Exercise objective
Each line of the listing that contains the word "parts" is to be copied.

Records to process
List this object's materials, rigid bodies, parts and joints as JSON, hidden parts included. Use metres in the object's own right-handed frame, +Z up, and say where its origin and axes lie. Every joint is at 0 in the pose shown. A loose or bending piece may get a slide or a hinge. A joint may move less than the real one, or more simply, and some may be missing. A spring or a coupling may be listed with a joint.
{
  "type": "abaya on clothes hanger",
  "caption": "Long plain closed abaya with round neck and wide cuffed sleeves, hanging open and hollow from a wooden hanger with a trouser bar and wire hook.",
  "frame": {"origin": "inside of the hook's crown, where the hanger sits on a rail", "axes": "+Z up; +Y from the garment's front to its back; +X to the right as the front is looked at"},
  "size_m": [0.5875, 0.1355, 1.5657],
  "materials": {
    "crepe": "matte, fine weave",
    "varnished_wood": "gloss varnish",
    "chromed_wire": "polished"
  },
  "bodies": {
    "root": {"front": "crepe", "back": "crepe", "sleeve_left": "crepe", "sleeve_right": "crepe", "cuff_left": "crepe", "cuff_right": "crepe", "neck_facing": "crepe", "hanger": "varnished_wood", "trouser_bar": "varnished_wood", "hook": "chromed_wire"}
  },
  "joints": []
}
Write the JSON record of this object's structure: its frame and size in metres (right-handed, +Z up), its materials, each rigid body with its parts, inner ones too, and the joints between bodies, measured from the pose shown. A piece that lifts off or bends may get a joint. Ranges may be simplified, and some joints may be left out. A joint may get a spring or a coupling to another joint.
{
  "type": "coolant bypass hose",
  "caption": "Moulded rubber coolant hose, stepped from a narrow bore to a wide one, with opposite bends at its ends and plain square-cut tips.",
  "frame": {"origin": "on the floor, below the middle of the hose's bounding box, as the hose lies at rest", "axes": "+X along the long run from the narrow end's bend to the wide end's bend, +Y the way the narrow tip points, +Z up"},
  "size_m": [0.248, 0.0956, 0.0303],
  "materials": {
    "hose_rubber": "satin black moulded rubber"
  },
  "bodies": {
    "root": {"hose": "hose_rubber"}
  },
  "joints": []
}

Solution to the problem
List this object's materials, rigid bodies, parts and joints as JSON, hidden parts included. Use metres in the object's own right-handed frame, +Z up, and say where its origin and axes lie. Every joint is at 0 in the pose shown. A loose or bending piece may get a slide or a hinge. A joint may move less than the real one, or more simply, and some may be missing. A spring or a coupling may be listed with a joint.
Write the JSON record of this object's structure: its frame and size in metres (right-handed, +Z up), its materials, each rigid body with its parts, inner ones too, and the joints between bodies, measured from the pose shown. A piece that lifts off or bends may get a joint. Ranges may be simplified, and some joints may be left out. A joint may get a spring or a coupling to another joint.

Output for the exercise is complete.